Cha: You kill a lot of people in this book. Is this your highest body count? How do you approach action scenes? I always have the hardest time with them.
Segura: I think it’s gotta be my highest body count. The earlier books felt more insular and some of the deaths happened offscreen, but with Blackout, I put Pete in the thick of it from the beginning, which made for a more action-heavy book, but one that I don’t think skimps on the emotional beats. Action scenes are difficult, because they’re naturally complicated—you need to show a lot of stuff happening at once. I try my best to strive for clarity, to be clear in my language and keep in mind what I want the outcome to be—not just in terms of plot, but for the scene. What are the big emotional beats? What’s the last visual thing I want to leave the reader with? There’s one scene in Blackout that I’m particularly proud of because it happens early enough in the book that you think it’s just going to be exposition—we’re just going to get to know these characters better for a bit – but then revs up and becomes something completely different, something that hopefully surprises people. That feeling of an earned twist is the biggest rush for me as a writer, knowing that the pieces are there and the reader gets a kick out of it and doesn’t feel cheated by some kind of weird twist or plot device.
Cha: Are you working on another Pete Fernandez book? If not, what other crimes do you have in store for us?

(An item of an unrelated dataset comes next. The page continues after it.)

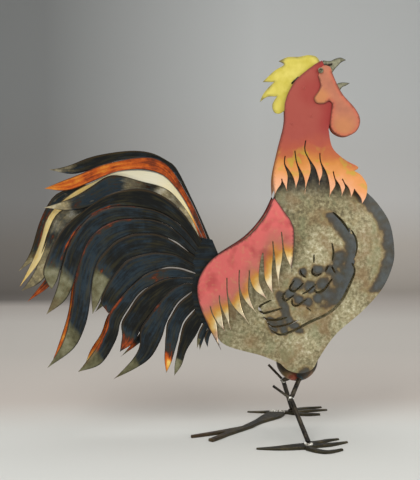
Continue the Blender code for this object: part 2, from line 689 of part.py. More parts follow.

Segura: I’m working on the fifth Pete book, Miami Midnight, which I can’t really talk about too much—since so much of it springs out of the last few chapters of Blackout. But it’ll definitely be the culmination of the first quintet of Pete novels and maybe even the series. We’ll see Pete at full power, in a way, and see how these first four books have changed him. The Pete we see in the next book will be very different, but hopefully just as interesting to readers.